• **GOAL**
Can you return the records below exactly as they stand, but only from the first line through the one with "lugs on Z = 0."?

• **SUPPLIED MATERIAL**
◇ ◇ ◇ ◇

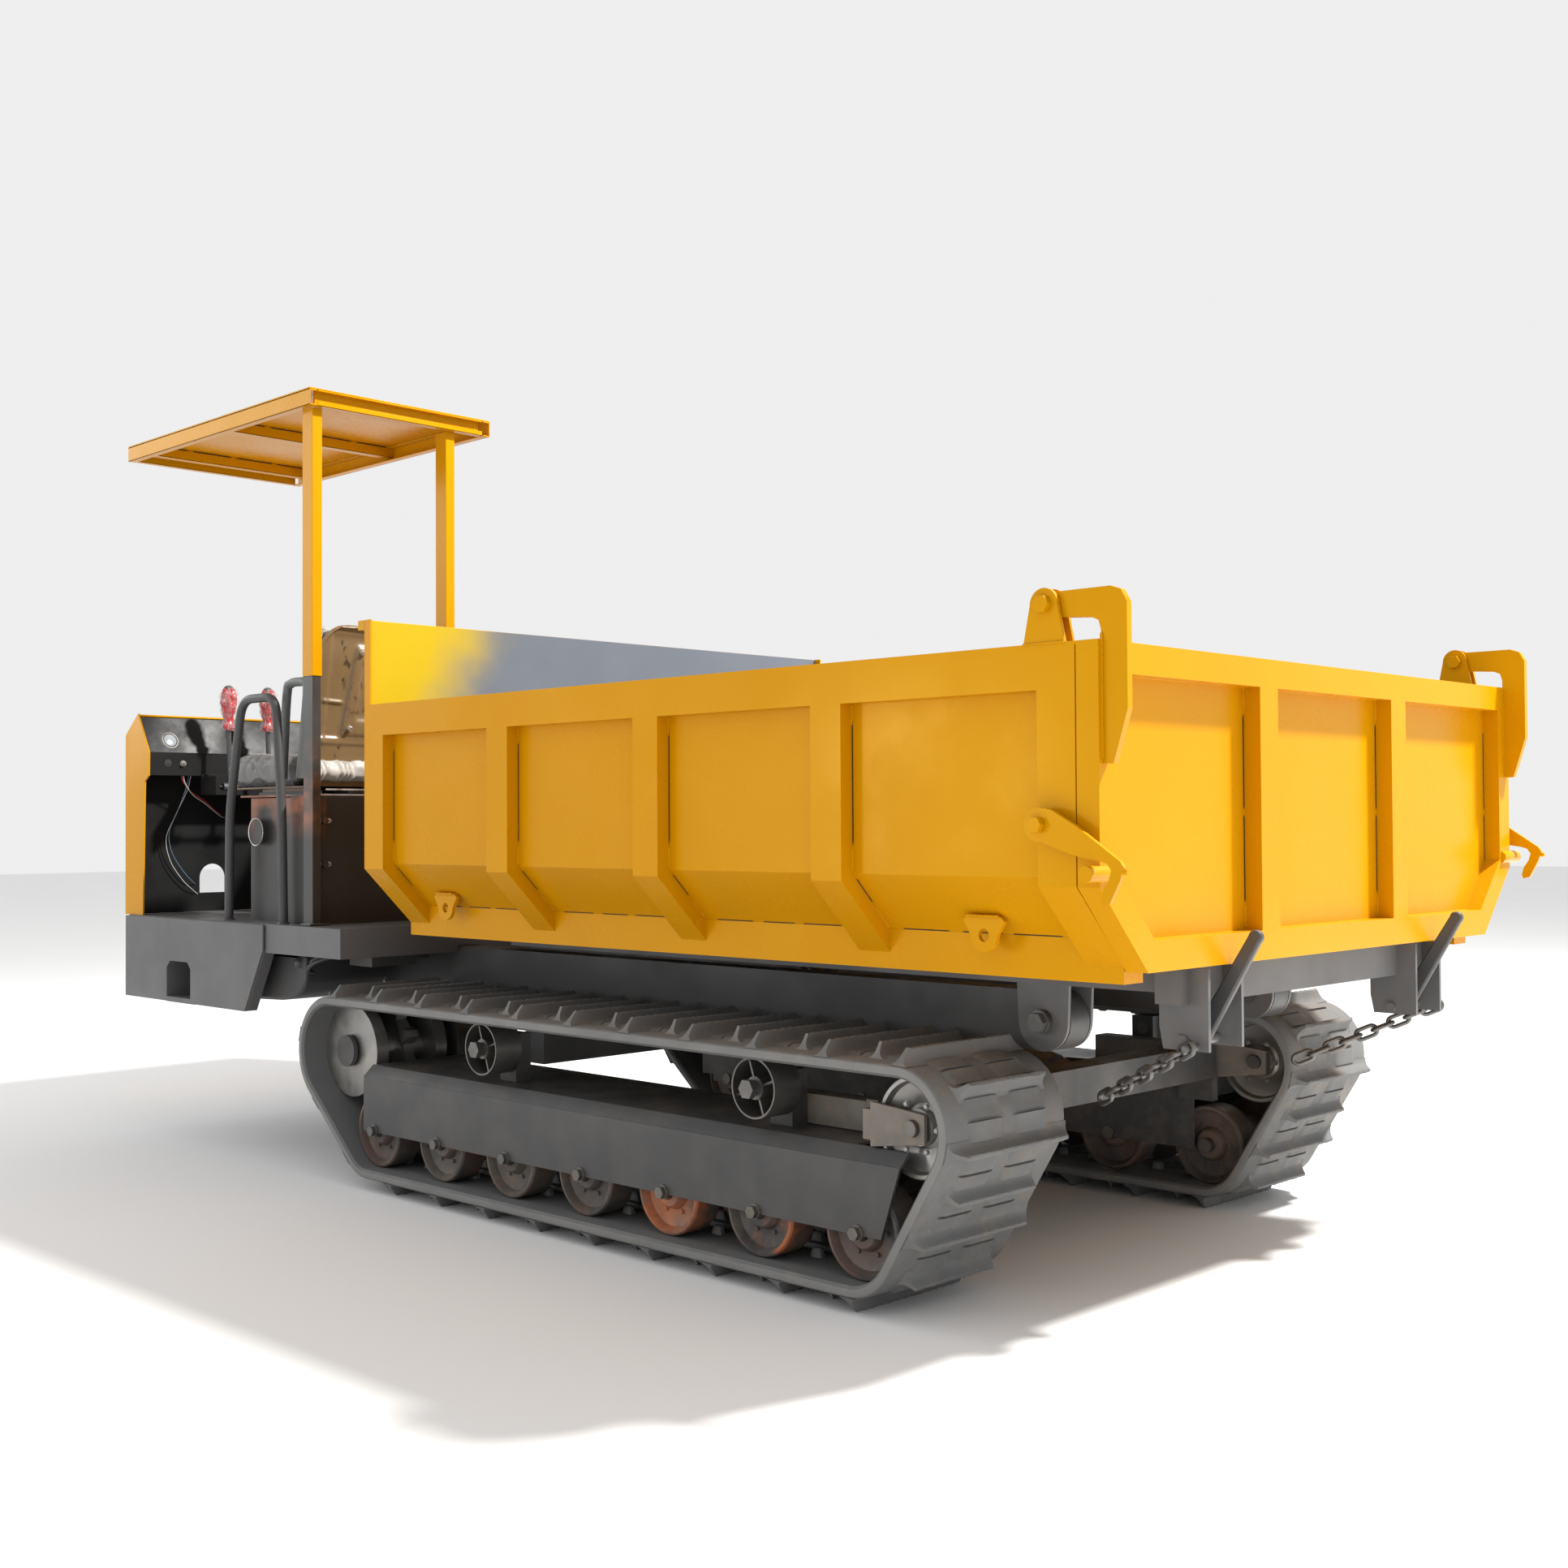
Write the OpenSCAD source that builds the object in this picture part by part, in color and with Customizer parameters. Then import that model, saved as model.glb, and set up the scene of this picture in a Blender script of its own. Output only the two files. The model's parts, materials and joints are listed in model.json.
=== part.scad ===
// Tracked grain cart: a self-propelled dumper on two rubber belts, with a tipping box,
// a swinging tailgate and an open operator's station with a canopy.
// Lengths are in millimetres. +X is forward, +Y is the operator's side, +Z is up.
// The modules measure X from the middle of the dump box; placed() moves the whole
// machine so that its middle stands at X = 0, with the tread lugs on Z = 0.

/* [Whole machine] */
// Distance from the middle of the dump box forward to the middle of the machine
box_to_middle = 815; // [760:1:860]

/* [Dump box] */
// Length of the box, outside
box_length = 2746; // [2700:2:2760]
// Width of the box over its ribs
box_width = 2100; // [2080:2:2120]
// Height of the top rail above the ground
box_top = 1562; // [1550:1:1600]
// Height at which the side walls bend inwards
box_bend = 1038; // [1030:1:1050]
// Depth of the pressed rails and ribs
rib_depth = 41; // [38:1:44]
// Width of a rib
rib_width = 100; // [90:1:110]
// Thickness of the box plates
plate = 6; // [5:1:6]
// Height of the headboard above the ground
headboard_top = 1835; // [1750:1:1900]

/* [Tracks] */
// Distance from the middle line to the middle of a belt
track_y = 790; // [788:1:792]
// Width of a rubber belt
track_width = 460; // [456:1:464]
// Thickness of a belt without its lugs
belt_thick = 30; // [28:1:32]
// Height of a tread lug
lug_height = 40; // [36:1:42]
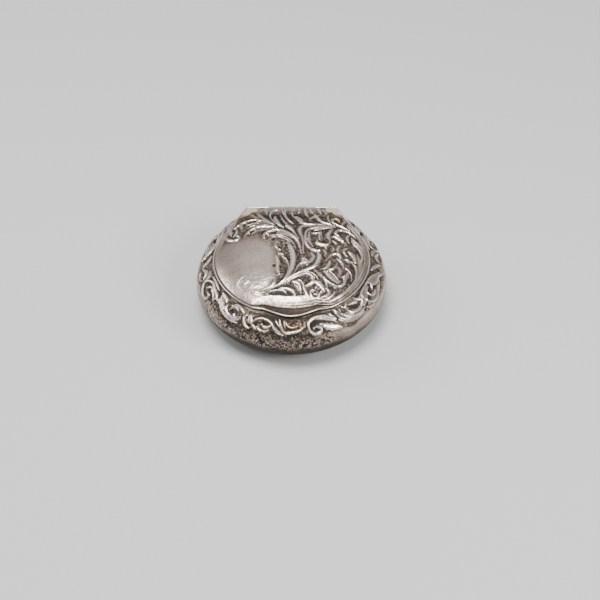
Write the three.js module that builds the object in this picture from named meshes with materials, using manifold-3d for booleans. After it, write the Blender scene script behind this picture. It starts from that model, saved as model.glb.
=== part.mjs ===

◇ ◇ ◇ ◇

• **OUTPUT**
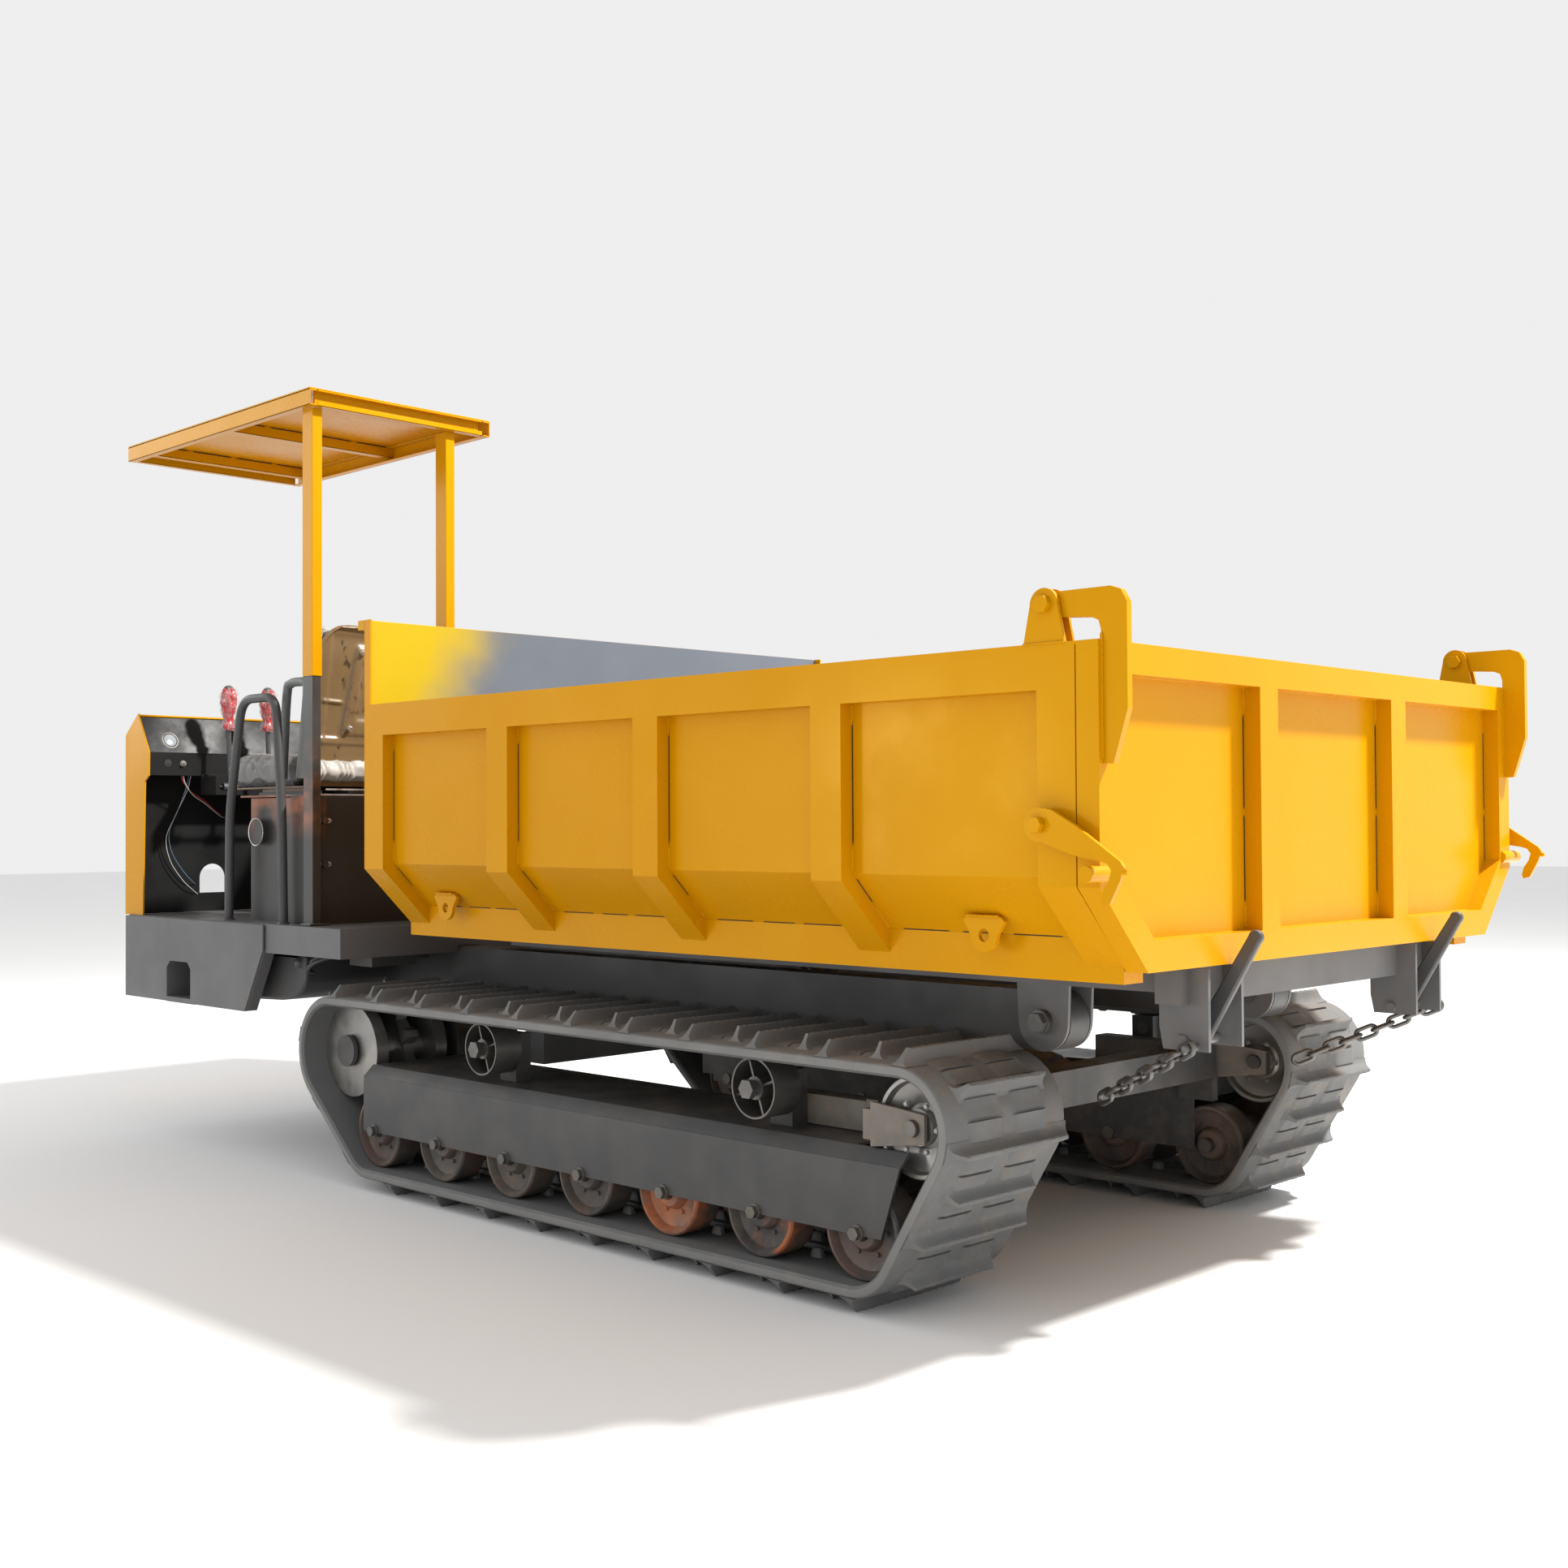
Write the OpenSCAD source that builds the object in this picture part by part, in color and with Customizer parameters. Then import that model, saved as model.glb, and set up the scene of this picture in a Blender script of its own. Output only the two files. The model's parts, materials and joints are listed in model.json.
=== part.scad ===
// Tracked grain cart: a self-propelled dumper on two rubber belts, with a tipping box,
// a swinging tailgate and an open operator's station with a canopy.
// Lengths are in millimetres. +X is forward, +Y is the operator's side, +Z is up.
// The modules measure X from the middle of the dump box; placed() moves the whole
// machine so that its middle stands at X = 0, with the tread lugs on Z = 0.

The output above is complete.